COLUMN: Are we as free as we think?

Ian+Palacios

Ian Palacios

Ian Palacios, Columnist

Suppose your friend forgot to pick you up from work. You may rightly say, “You were supposed to pick me up today! You could have, but instead you forgot.” Though this seems like common sense, we might be mistaken under a purely scientific view of the world.

When we solve a problem in physics, there is always an objective answer to a problem. When atoms interact, they interact predictably according to unchanging laws. So, when you roll a ball down a hill, if we are given all relevant variables–the speed of the ball, the friction between the ball and the hill, the mass and gravity–we can know for certain where the ball will stop rolling and how long it will take.

Even though we might not have the exact answer (since we can’t have the variables perfectly correct), in principle, we can know what the ball will do and where it will go.

So what’s the difference between the ball and us?

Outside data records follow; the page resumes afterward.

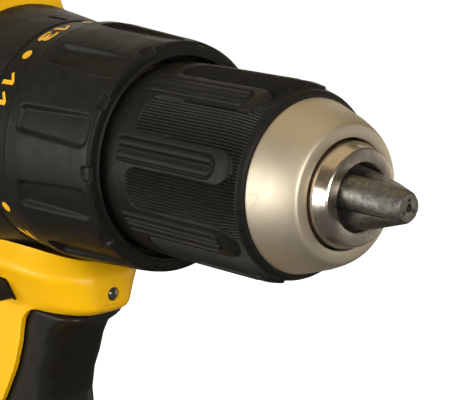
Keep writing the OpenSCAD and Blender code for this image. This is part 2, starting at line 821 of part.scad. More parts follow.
housing_left();
housing_right();
grip_left();
grip_right();
rear_cap();
housing_screws();
hook_inserts();
led_lens();
switch_module();
terminal_block();
motor_can();
field_magnets();
end_bell();
carbon_brushes();
motor_bearings();
rotor_shaft();
armature_core();
windings();
commutator();
fan();
gear_case();
ring_gear();
clutch_ring();
clutch_balls();
clutch_washer();
clutch_spring();
spindle_bearing();
color(GEAR_GREY) planet(1, 0);  // planet_1a
color(GEAR_GREY) planet(1, 1);  // planet_1b
color(GEAR_GREY) planet(1, 2);  // planet_1c
color(GEAR_GREY) planet(2, 0);  // planet_2a
color(GEAR_GREY) planet(2, 1);  // planet_2b
color(GEAR_GREY) planet(2, 2);  // planet_2c
color(GEAR_GREY) planet(3, 0);  // planet_3a
color(GEAR_GREY) planet(3, 1);  // planet_3b
color(GEAR_GREY) planet(3, 2);  // planet_3c
carrier_1();
carrier_2();
spindle();
chuck_body();
chuck_screw();
chuck_sleeve();
nose_ring();
chuck_nut();
jaw(0);  // jaw_1
jaw(1);  // jaw_2
jaw(2);  // jaw_3
clutch_collar();
clutch_nut();
speed_selector();
shift_wire();
shift_ring();
trigger();
direction_button();
battery_base();
battery_cover();
battery_cells();
battery_terminals();
battery_latch();
battery_screws();
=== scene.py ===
"""Cordless drill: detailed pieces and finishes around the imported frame.

Sizes are in millimetres in this file and become metres where a mesh is made. Stations run
along the chuck axis from the front face of the chuck's steel ring, forward positive. Angles
round the axis are in degrees, from the top towards -Y.
"""

import json
import logging
import math
from dataclasses import dataclass, field
from enum import Enum
from typing import Iterable, Sequence

import bmesh
import bpy
import numpy as np
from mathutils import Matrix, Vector


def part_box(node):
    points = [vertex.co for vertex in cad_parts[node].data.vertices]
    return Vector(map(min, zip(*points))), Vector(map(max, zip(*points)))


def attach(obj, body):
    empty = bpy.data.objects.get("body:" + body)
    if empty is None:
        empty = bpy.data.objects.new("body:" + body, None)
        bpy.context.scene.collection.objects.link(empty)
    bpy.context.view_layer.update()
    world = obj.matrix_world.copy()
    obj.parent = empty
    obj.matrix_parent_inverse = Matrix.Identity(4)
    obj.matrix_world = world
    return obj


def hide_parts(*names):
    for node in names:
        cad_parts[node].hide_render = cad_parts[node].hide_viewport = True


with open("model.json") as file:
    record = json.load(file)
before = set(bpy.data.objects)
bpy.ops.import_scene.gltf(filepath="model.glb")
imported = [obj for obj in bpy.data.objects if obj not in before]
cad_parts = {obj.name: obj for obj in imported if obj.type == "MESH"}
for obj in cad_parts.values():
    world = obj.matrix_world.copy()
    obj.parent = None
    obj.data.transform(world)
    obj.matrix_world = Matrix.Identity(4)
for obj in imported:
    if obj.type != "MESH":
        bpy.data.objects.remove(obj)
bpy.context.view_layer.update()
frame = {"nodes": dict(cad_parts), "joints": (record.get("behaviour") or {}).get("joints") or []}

logging.basicConfig(level=logging.INFO, format="%(message)s")
log = logging.getLogger("drill")

MM = 0.001
Colour = tuple[float, float, float]


# ---------------------------------------------------------------- frame positions


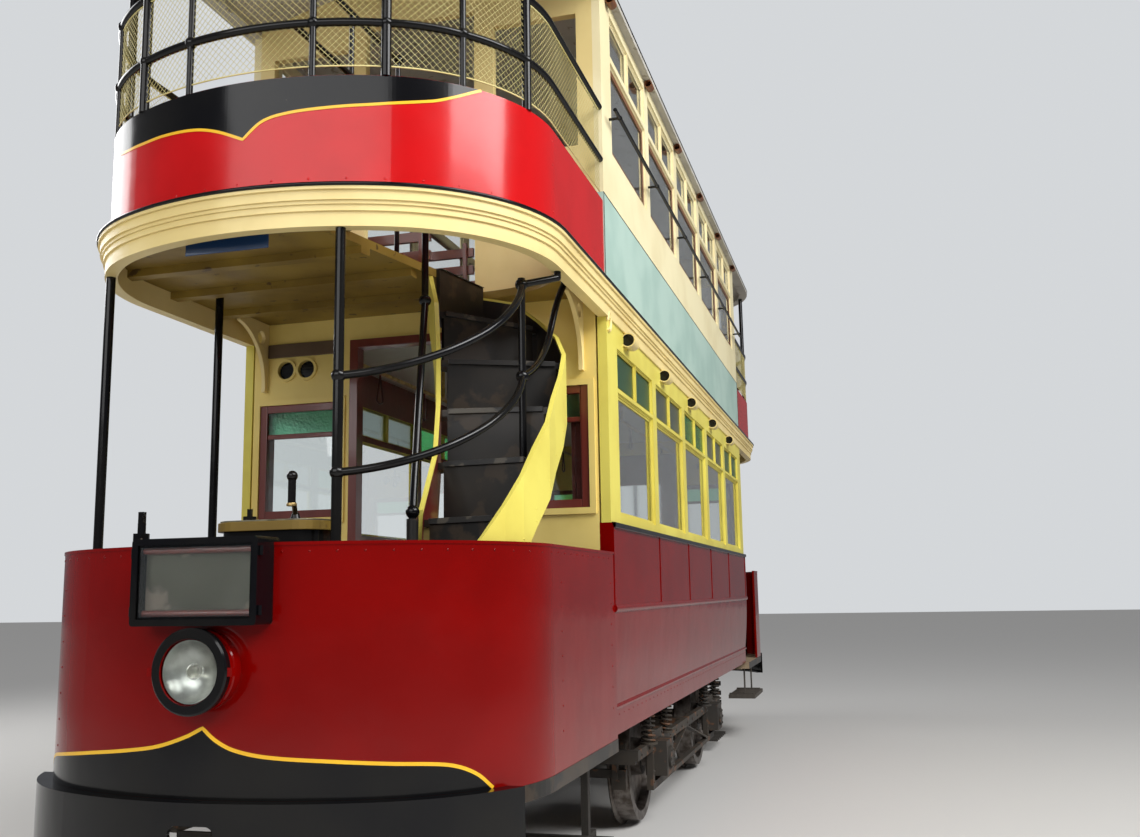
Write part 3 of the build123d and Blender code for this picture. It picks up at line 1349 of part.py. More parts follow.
# Lifeguards below the platforms: a slatted tray, its hangers, and a slatted gate ahead of it
guard_y = axle_y + 950
guard_depth = 520
guard_half_width = 840
guard_slat_count = 6
guard_slat_half = 22
guard_slat_thickness = 24
guard_low_z = 90
guard_runner_x = 720
guard_runner_half = 20
guard_runner_height = 36
hanger_shift = 100
hanger_depth = 50
gate_y = end_y - across(1.05)
gate_slats = (130, 230, 330, 430)
gate_slat_height = 46
gate_half_width = 620
guard_top_z = guard_low_z + guard_slat_thickness
bearer_under_z = platform_under_z - platform_bearer_depth
with BuildPart() as lifeguards:
    for end in (-1, 1):
        for slat in range(guard_slat_count):
            y = end * (guard_y + slat * guard_depth / (guard_slat_count - 1))
            box_at(-guard_half_width, guard_half_width, y - guard_slat_half, y + guard_slat_half, guard_low_z,
                   guard_top_z)
        y_low, y_high = sorted((end * (guard_y - guard_slat_half),
                                end * (guard_y + guard_depth + guard_slat_half)))
        hang_low, hang_high = sorted((end * (guard_y + hanger_shift),
                                      end * (guard_y + hanger_shift + hanger_depth)))
        for side in (-1, 1):
            x = side * guard_runner_x
            box_at(x - guard_runner_half, x + guard_runner_half, y_low, y_high, guard_top_z,
                   guard_top_z + guard_runner_height)
            box_at(x - guard_runner_half, x + guard_runner_half, hang_low, hang_high, guard_top_z,
                   sill_bottom_z)
        for low_z in gate_slats:
            box_at(-gate_half_width, gate_half_width, -end * gate_y - guard_slat_thickness / 2,
                   -end * gate_y + guard_slat_thickness / 2, low_z, low_z + gate_slat_height)
        for side in (-1, 1):
            x = side * platform_bearer_x
            y_low, y_high = sorted((-end * gate_y - end * guard_slat_thickness / 2,
                                    -end * gate_y - end * 3 * guard_slat_thickness / 2))
            box_at(x - guard_runner_half, x + guard_runner_half, y_low, y_high, gate_slats[0], bearer_under_z)
keep("lifeguards", lifeguards.part)

# Entrance step below each platform doorway, hung on bent straps
step_length = 760
step_depth = 260
step_z = 430
step_board = 35
step_overhang = 40
strap_inset = 60
strap_thickness = 12
strap_width = 44
strap_x = -half_width + 60
with BuildPart() as entrance_step:
    step_middle_y = end_y - entrance_width / 2 - 20
    board_x = -half_width - step_overhang
    box_at(board_x, board_x + step_depth, step_middle_y - step_length / 2, step_middle_y + step_length / 2,
           step_z - step_board, step_z)
    for y in (step_middle_y - step_length / 2 + strap_inset,
              step_middle_y + step_length / 2 - strap_inset - strap_width):
        box_at(strap_x, strap_x + strap_thickness, y, y + strap_width, step_z, platform_under_z)
        box_at(board_x + 20, board_x + step_depth, y, y + strap_width, step_z, step_z + strap_thickness)
keep_pair("entrance_steps", entrance_step.part)

# Wheelsets: axle and two flanged wheels as one turned piece
back_x = gauge / 2 - 38
rim_outer_x = back_x + flange_width + tyre_width
flange_radius = tread_radius + flange_depth
hub_radius = 112
hub_inner_x = back_x - 25
hub_outer_x = rim_outer_x + 10
web_root_radius = hub_radius + 6
web_tip_radius = 318
rim_inner_radius = 330
web_inner_x = back_x + 30
web_outer_x = back_x + 66
web_dish = 10
flange_tip = 10
tread_taper = 5
collar_outer_x = 852
journal_end = 6
with BuildPart() as wheelset:
    with BuildSketch(Plane.XY):
        with BuildLine():
            Polyline((0, 0), (0, axle_radius), (hub_inner_x, axle_radius), (hub_inner_x, hub_radius),
                     (web_inner_x, web_root_radius), (web_inner_x + web_dish, web_tip_radius),
                     (back_x, rim_inner_radius), (back_x, flange_radius - flange_tip),
                     (back_x + flange_tip, flange_radius), (back_x + 2 * flange_tip, flange_radius - 2),
                     (back_x + flange_width, tread_radius + 2), (rim_outer_x, tread_radius - tread_taper),
                     (rim_outer_x, rim_inner_radius), (web_outer_x + web_dish, web_tip_radius),
                     (web_outer_x, web_root_radius), (hub_outer_x, hub_radius - 2), (hub_outer_x, axle_radius),
                     (collar_outer_x, axle_radius), (collar_outer_x, journal_radius),
                     (journal_outer_x - journal_end, journal_radius), (journal_outer_x - journal_end, 0),
                     close=True)
        make_face()
    revolve(axis=Axis.X)
    mirror(about=Plane.YZ)
for name, place in (("wheelset_front", -axle_y), ("wheelset_rear", axle_y)):
    keep(name, wheelset.part.moved(Location((0, place, axle_z))))

# Trolley: plank and base on the roof, a swivelling mast with its springs, and a tilting pole
swivel_clearance = 0.5
plank_half_width = 260
plank_half_length = 700
plank_top_z = roof_top_z + 30
mast_height = 190
mast_plate_radius = 110
mast_plate = 60
mast_neck_radius = 60
cheek_inner_x = 32
cheek_outer_x = 48
cheek_half = 40
spring_tube_x = 80
spring_tube_radius = 26
spring_tube_length = 380
spring_tube_z = 95
spring_bar_half = 14
pole_length = 4300
pole_root_radius = 28
pole_tip_radius = 17
pivot_z = plank_top_z + mast_height
pivot_radius = 12
pivot_clearance = 0.1
pivot_boss_radius = 38
pivot_boss_half = 30
pole_tail = 40
with BuildPart() as trolley_base:
    box_at(-plank_half_width, plank_half_width, -plank_half_length, plank_half_length, roof_top_z - wall,
           plank_top_z)
    with BuildSketch(Plane.XZ):
        with BuildLine():
            ThreePointArc((-roof_half, gutter_z), (0, roof_top_z), (roof_half, gutter_z))
            Line((roof_half, gutter_z), (-roof_half, gutter_z))
        make_face()
    extrude(amount=plank_half_length + wall, both=True, mode=Mode.SUBTRACT)
keep("trolley_base", trolley_base.part)

mast_base_z = plank_top_z + swivel_clearance
with BuildPart() as trolley_mast:
    with BuildSketch(Plane.XY.offset(mast_base_z)):
        Circle(mast_plate_radius)
    extrude(amount=mast_plate)
    with BuildSketch(Plane.XY.offset(mast_base_z + mast_plate)):
        Circle(mast_neck_radius)
    extrude(amount=mast_height - mast_plate_radius)
    for side in (-1, 1):
        x_low, x_high = sorted((side * cheek_inner_x, side * cheek_outer_x))
        box_at(x_low, x_high, -cheek_half, cheek_half, pivot_z - mast_plate, pivot_z + 30)
        x = side * spring_tube_x
        tube_between((x, 0, mast_base_z + spring_tube_z), (x, -spring_tube_length, mast_base_z + spring_tube_z),
                     spring_tube_radius)
    for y in (0, -spring_tube_length):
        box_at(-spring_tube_x, spring_tube_x, y - spring_bar_half, y + spring_bar_half,
               mast_base_z + spring_tube_z - spring_bar_half, mast_base_z + spring_tube_z + spring_bar_half)
    tube_between((-cheek_outer_x, 0, pivot_z), (cheek_outer_x, 0, pivot_z), pivot_radius)
keep("trolley_mast", trolley_mast.part)

# The pole tapers to a head with a grooved shoe that slides along the wire
pole_angle = radians(6)
shoe_half_length = 75
shoe_half_width = 22
shoe_height = 46
shoe_groove_radius = 9
head_depth = 30
tail_place = (0, -pole_tail * cos(pole_angle), pivot_z - pole_tail * sin(pole_angle))
tip_place = (0, pole_length * cos(pole_angle), pivot_z + pole_length * sin(pole_angle))
pole_run = Vector(*tip_place) - Vector(*tail_place)
with BuildPart() as trolley_pole:
    with BuildSketch(Plane(origin=tail_place, z_dir=pole_run)):
        Circle(pole_root_radius)
    with BuildSketch(Plane(origin=tip_place, z_dir=pole_run)):
        Circle(pole_tip_radius)
    loft()
    box_at(-shoe_half_width, shoe_half_width, tip_place[1] - shoe_half_length, tip_place[1] + shoe_half_length,
           tip_place[2] - pole_tip_radius, tip_place[2] + shoe_height)
    tube_between((0, tip_place[1] - 2 * shoe_half_length, tip_place[2] + shoe_height),
                 (0, tip_place[1] + 2 * shoe_half_length, tip_place[2] + shoe_height), shoe_groove_radius,
                 mode=Mode.SUBTRACT)
    tube_between((-pivot_boss_half, 0, pivot_z), (pivot_boss_half, 0, pivot_z), pivot_boss_radius)
    tube_between((-pivot_boss_half, 0, pivot_z), (pivot_boss_half, 0, pivot_z), pivot_radius + pivot_clearance,
                 mode=Mode.SUBTRACT)
keep("trolley_pole", trolley_pole.part)

os.makedirs("parts", exist_ok=True)
for name, part in pieces.items():
    part.label = name
    export_step(part, f"parts/{name}.step")
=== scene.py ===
import math

import bmesh
import bpy
from mathutils import Matrix, Vector


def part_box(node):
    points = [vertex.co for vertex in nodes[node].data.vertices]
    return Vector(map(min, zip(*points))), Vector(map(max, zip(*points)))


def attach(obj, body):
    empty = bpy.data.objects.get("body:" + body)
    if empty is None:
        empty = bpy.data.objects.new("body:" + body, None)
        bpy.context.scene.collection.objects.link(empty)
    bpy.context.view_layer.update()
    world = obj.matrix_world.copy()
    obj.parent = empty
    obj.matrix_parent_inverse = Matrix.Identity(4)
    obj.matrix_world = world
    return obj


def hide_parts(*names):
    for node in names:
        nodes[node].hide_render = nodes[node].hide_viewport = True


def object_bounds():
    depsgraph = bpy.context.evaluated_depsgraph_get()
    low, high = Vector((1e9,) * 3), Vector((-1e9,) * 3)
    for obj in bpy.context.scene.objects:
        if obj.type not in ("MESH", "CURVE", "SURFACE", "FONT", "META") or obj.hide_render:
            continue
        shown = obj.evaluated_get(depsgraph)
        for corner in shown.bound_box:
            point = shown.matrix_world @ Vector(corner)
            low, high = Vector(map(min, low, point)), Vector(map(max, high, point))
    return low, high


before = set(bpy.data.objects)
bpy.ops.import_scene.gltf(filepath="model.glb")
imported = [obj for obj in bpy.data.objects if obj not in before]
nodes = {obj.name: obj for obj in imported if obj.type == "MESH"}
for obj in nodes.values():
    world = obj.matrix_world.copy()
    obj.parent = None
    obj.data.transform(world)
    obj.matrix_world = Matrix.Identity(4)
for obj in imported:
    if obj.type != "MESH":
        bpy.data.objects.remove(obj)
cad_low, cad_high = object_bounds()

# The car lies along Y with its front at -Y; both ends are alike, half a turn about Z apart.
# Sizes are in metres. A plan is the half width, the front, the corner radius and the front radius.
HALF_WIDTH = 1.065
END_Y = -2.885
DASH_Y = -4.790
DASH_PLAN = (HALF_WIDTH, DASH_Y, 0.750, 1.600)
CANOPY_PLAN = (HALF_WIDTH, -4.665, 0.800, 1.450)
PLATFORM_Z = 0.745
DASH_TOP_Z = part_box("dash_front")[1].z
PANEL_TOP_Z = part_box("balcony_panel_front")[1].z
PANEL_LOW_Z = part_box("balcony_panel_front")[0].z
PANEL_INSET = 0.015
BUMPER_TOP_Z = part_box("bumpers")[1].z
AXLE_Y = 1.150
BAY_PITCH = 1.085
BAY_PLACES = [(bay - 2) * BAY_PITCH for bay in range(5)]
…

Our brains are made of only material stuff (atoms and their interactions), and we already know material stuff is “deterministic.” So does that mean human actions are deterministic too?

If the interactions between the parts of our brains are pre-determined just like the ball rolling down the hill, our actions are pre-determined as well.

Under this scientific view of the world, the world is like a movie: we might not know what will happen as we watch it pass, but there is only one way it can happen. If we were to reverse time and press play again, the same events would occur.

This may be a problem. If all of our actions are already set out for us beforehand, when we say your friend could have picked you up, then she really couldn’t have picked you up: she was pre-determined to forget.

So, does this mean we are not free? Not necessarily.

In order to preserve a notion of freedom, we have two options: reject the purely scientific worldview and posit that humans are, in some sense, not entirely bound by the laws of physics or we can revise our concept of freedom.

We may say that someone is free if she has the relevant capacities to make her own choices and reflect on her actions, even if all of that choice-making is predetermined. However, we’d need to ask ourselves if people can really be responsible for actions they were pre-determined to perform.

A quick note on quantum indeterminacy. It’s possible that very small particles are truly random and can not be predicted how they will behave. This would refute determinism, but it would not change my argument in any important sense, since we can just say the world is deterministic “above” the quantum level and random when part of the quantum level, and neither of these offer a person freedom.